NEW FRANKLIN  Local author Kevin Virden is an outdoorsman at heart. And with all the outdoors have to offer in this area, it’s fishing that Virden has grown most fond of through the years. That lifelong affection coupled with his writerly curiosity led him to write a biography on Akron-native, fellow outdoorsman and perhaps Ohio’s greatest angler Fred Arbogast. The book was published this past Summer by Cincinnati's Whitefish Press, a publishing house which takes special interest in the outdoors. 

Virden has been collecting old fishing tackle for more than twenty years, a hobby he shares with his father and brother. Leading up to the publication of "Fred Arbogast: A Biography of Akron’s Greatest Angler" this past summer, Virden decided to take a closer look at the baubles that have held his and his family’s interest for so many years.

"My family grew up fishing with various lures including the infamous Fred Arbogast Jitterbugs and Hula Poppers, so I was familiar with the name," says Virden. "It was interesting learning about the Fred Arbogast Company because I knew very little other than the name of the founder on a lure package!"

What Virden found was the story of a remarkable Akronite. Fred Arbogast was born and raised in the city in 1894. He attended what was then called Akron High School on Forge Street, but would later be known as Central High School, and even later, Central-Hower. There, Arbogast played football and competed in two successful state championship games.

He attended college briefly after graduation, but eventually left to work at Goodyear Tire and Rubber Company. Although developing into a highly-skilled technician, Arbogast left the legendary Akron industry-leader to start a fishing tackle business in 1925. The Fred Arbogast Company would enjoy well-earned success, selling lures of Arbogast’s design. Some of his famous ones — the Jitterbug, Tin Liz, Weedless Kicker and Sunfish, to name a few — are still remembered by the fishing community and, of course, by collectors and historians of fishing ephemera like Virden.

And although Virden’s interest and subject matter center heavily on the outdoor history of his hometown of Akron/New Franklin, his research wanders all over Ohio. "Al Foss: The Life and Fishing Lures of the Pork Rind King," Virden’s second book, tells the story of "another infamous angler" — this one from Cleveland. It’s set to be published in March. The biographies are just two of nearly a dozen books by Virden slated for publication by Whitefish Press, all of which focus on outdoor history.
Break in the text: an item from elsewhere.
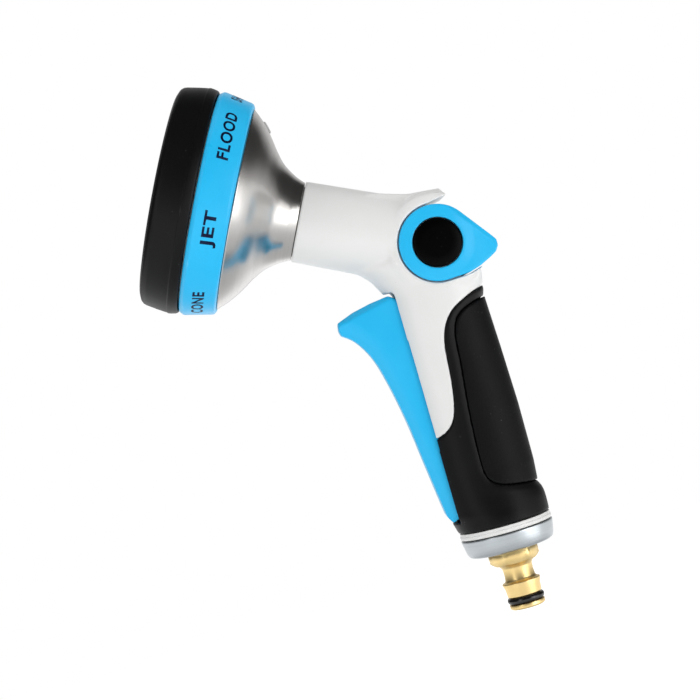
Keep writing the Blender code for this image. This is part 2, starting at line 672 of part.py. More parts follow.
def make_neck(looks, head):
    sleeve("neck_tube", 7.0, 5.0, -41.5, 24.0, looks["natural"], head)
    toroid("neck_oring", 8.0, 0.65, 10.2, looks["rubber"], head)


def make_bell(looks, head):
    """Thin turned bell: it swells from the neck to the ring in one curve."""
    outer = [(16.8, 0.1), (19.0, 5.0), (22.7, 10.0), (27.8, 14.0), (34.0, 18.0), (39.0, 22.0), (43.0, 26.6)]
    inner = [(radius - BELL_THICKNESS * 1.05, height + 0.55) for radius, height in outer]
    inner[0] = (15.6, 0.1)
    inner[-1] = (41.6, 26.6)
    turned("head_bell", outer + inner[::-1], looks["steel"], head, segments=36)
    turned("head_cone", (
        (9.2, -5.0), (14.6, -5.0), (15.1, 0.8), (20.2, 11.6), (31.4, 19.6), (40.6, 27.6),
        (38.0, 27.6), (29.6, 21.4), (18.8, 13.5), (9.2, 13.5),
    ), looks["black"], head, segments=28)


def make_diverter(looks, head):
    """Fixed disc that sends the water to one off-centre port, and the detent beside it."""
    disc = turned("diverter_body", (
        (0.0, 24.3), (22.0, 24.3), (34.0, 25.6), (34.0, 29.6), (5.0, 29.6), (5.0, 38.0), (0.0, 38.0),
    ), looks["natural"], head, segments=28)
    port = rod("cut_port", 3.6, 20.0, 36.0, None, head, Matrix.Translation((0.0, -14.0, 0.0)))
    channel = box("cut_port_channel", (-2.5, -14.0, 20.0), (2.5, 2.5, 26.8), None, head)
    pocket = rod("cut_detent_pocket", 2.6, 26.6, 36.0, None, head, Matrix.Translation((0.0, 28.0, 0.0)))
    thread = rod("cut_head_thread", 1.7, 30.5, 44.0, None, head)
    cut(disc, *(hide_cutter(tool) for tool in (port, channel, pocket, thread)))
    at_port = Matrix.Translation((0.0, -14.0, 0.0))
    sleeve("diverter_seal", 3.3, 2.0, 28.2, 30.2, looks["rubber"], head, at_port, 16)
    helix("diverter_spring", 2.6, 0.3, 25.0, 27.9, 2.5, looks["steel"], head, at_port)
    at_detent = Matrix.Translation((0.0, 28.0, 0.0))
    helix("detent_spring", 1.6, 0.2, 26.8, 28.2, 1.5, looks["steel"], head, at_detent)
    ball = bmesh.new()
    bmesh.ops.create_icosphere(ball, subdivisions=2, radius=1.6)
    finish("detent_ball", ball, looks["steel"], head, Matrix.Translation((0.0, 28.0, 29.9)))


# ---------------------------------------------------------------- turning part of the head

def make_ring(looks, turret):
    turned("selector_ring", (
        (41.9, RING_REAR), (44.2, RING_REAR), (45.2, RING_REAR + 0.6), (45.6, RING_REAR + 1.4),
        (48.2, 40.5), (48.0, 41.7), (47.4, RING_FRONT), (44.3, RING_FRONT), (41.9, 30.0),
    ), looks["blue"], turret, segments=36)
    turned("front_bezel", (
        (44.3, 42.9), (47.7, 42.9), (48.4, 45.2), (48.6, 47.0), (46.9, 57.0), (45.8, 58.6),
        (43.6, 59.8), (42.0, FACE), (40.6, 59.4), (40.4, 57.6), (44.3, 57.4),
    ), looks["black"], turret, segments=36)


def make_spray_parts(looks, turret):
    """Chamber with a pocket for each pattern, closed in front by the spray plate."""
    chamber = turned("spray_chamber", (
        (5.4, 31.4), (41.5, 31.4), (43.9, 42.6), (43.9, 50.8), (38.0, 50.8),
        (38.0, 34.6), (7.6, 34.6), (7.6, 50.8), (5.4, 50.8),
    ), looks["natural"], turret, segments=28)
    track = sleeve("cut_detent_track", 30.0, 26.0, 30.0, 32.1, None, turret, segments=24)
    cut(chamber, hide_cutter(track))
    for k in range(PATTERNS):
        turn = Matrix.Rotation(math.tau * k / PATTERNS, 4, "Z")
        port = rod(f"cut_inlet_{k}", 2.6, 28.0, 40.0, None, turret, turn @ Matrix.Translation((0, -14.0, 0)), 6)
        cut(chamber, hide_cutter(port))
    sleeve("plate_gasket", 43.6, 38.4, 51.1, 52.1, looks["rubber"], turret, segments=28)
    plate = rod("spray_plate", 43.9, 52.4, 57.0, looks["black"], turret, segments=32)
    centre = hide_cutter(rod("cut_plate_centre", 6.4, 40.0, 70.0, None, turret, None, 16))
    cut(plate, centre, solver=SHELL_SOLVER)
    for k in range(PATTERNS):
        turn = Matrix.Rotation(math.tau * k / PATTERNS, 4, "Z")
        for radius in (18.0, 30.0):
            place = turn @ Matrix.Translation((radius, 0.0, 0.0))
            hole = rod(f"cut_hole_{k}_{radius:.0f}", 1.3, 50.0, 60.0, None, turret, place, 6)
            cut(plate, hide_cutter(hole), solver=SHELL_SOLVER)
    sleeve("jet_insert", 6.1, 2.2, 51.4, 59.0, looks["brass"], turret, segments=16)
    rod("head_screw", 3.6, 39.4, 41.6, looks["steel"], turret)


def make_screws(looks):
    for name, (x, z, seat) in SCREWS.items():
        screw = turned(name, (
            (0.0, -7.5), (1.2, -7.5), (1.2, seat + GAP), (2.6, seat + GAP), (2.6, seat + 1.8), (0.0, seat + 1.8),
        ), looks["steel"], place=across((x, z)), segments=12)
        slot = box(f"cut_{name}_drive", (-1.6, -0.35, seat + 1.0), (1.6, 0.35, seat + 3.0), None, screw)
        cut(screw, hide_cutter(slot))


# ---------------------------------------------------------------- assembly

for leftover in list(bpy.data.objects):
    bpy.data.objects.remove(leftover)

LOOKS = make_materials()
head_axis = empty("head_axis", aim(JOINT, head_direction()))
turret_axis = empty("turret_axis", aim(JOINT, head_direction()))
lever_axis = empty("lever_axis", Matrix.Translation(HUB_CENTRE))
trigger_axis = empty("trigger_axis", Matrix.Translation(TRIGGER_PIVOT))
stem_axis = empty("stem_axis", aim((0.0, 0.0, VALVE_HEIGHT), (1.0, 0.0, 0.0)))

body_skin = make_skin()
body_hollow = make_hollow()
cutters = make_cutters()
body_housing = make_housing(body_skin, body_hollow, cutters)
make_body_shells(LOOKS, body_housing, cutters)
make_grip_shells(LOOKS, body_housing, cutters)
make_pad_body("grip_pad", 0.0, PAD_THICKNESS, LOOKS["soft"], body_skin)
make_base(LOOKS)
make_hose_plug(LOOKS)
make_trigger(LOOKS, trigger_axis)
make_trigger_valve(LOOKS, stem_axis)
make_risers(LOOKS)
make_flow_valve(LOOKS, lever_axis)
make_flow_lever(LOOKS, lever_axis)
make_neck(LOOKS, head_axis)
make_bell(LOOKS, head_axis)
make_diverter(LOOKS, head_axis)
make_ring(LOOKS, turret_axis)
make_spray_parts(LOOKS, turret_axis)
make_screws(LOOKS)
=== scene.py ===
import math

import bmesh
import bpy
from mathutils import Matrix, Vector, kdtree


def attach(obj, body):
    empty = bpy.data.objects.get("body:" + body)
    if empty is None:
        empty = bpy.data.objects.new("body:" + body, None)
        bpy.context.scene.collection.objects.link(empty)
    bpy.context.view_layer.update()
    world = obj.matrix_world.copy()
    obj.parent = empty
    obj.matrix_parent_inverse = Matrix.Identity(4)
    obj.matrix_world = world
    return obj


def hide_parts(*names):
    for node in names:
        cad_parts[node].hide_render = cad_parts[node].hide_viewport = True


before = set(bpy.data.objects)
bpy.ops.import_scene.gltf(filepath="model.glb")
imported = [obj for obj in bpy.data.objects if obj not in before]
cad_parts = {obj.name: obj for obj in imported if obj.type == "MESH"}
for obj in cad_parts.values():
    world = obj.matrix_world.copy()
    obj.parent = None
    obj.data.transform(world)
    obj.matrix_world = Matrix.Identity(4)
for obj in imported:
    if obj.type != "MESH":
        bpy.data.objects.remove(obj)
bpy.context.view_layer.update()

# ------------------------------------------------------------------------------------------------
# Camera, light and floor. The nozzle hangs in front of a white sweep, tilted as a hand holds it,
# with soft boxes on both sides of the camera and a card low on the right. The boxes above it light
# it but leave no highlight, so the ceiling stays dark in its metal and its black plastic.
# ------------------------------------------------------------------------------------------------
MM = 0.001
VIEW_CENTRE = Vector((-43.1, 0.0, 125.7)) * MM
VIEW_DISTANCE = 0.90
VIEW_YAW = math.radians(1.6)
PICTURE_UP = Vector((0.2756, 0.0, 0.9613))
WHITE = (1.0, 1.0, 1.0, 1.0)
ROOM_GLOW = 0.42
FLOOR_HEIGHT = -0.32

bpy.context.scene.view_settings.view_transform = "Standard"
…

"I have enjoyed the historical aspects of fishing and outdoors in our area so that has been a major focus on my writing," says Virden. "It takes time researching newspapers, magazines, sporting goods journals, reading company materials, reading about fishing history, sorting through research materials, and trying to find people that were connected to whatever business I may be writing about."

It’s a labor of love for Virden—a love for a hobby shared with his family, a love for a hometown, for Ohio, for its natural beauty and wealth. He writes for himself and the people who love it all along with him.  

"History is fun because readers can travel back to different eras, much like watching a movie, if you enjoy doing it," says Virden. "Hopefully readers who enjoy Akron history can take note and enjoy the projects I have worked on. The hope is others may read and appreciate not only the products, but gain a sense of understanding of what made Akron great in multiple aspects. Greater Akron has had a rich history and has always been a wonderful location to live."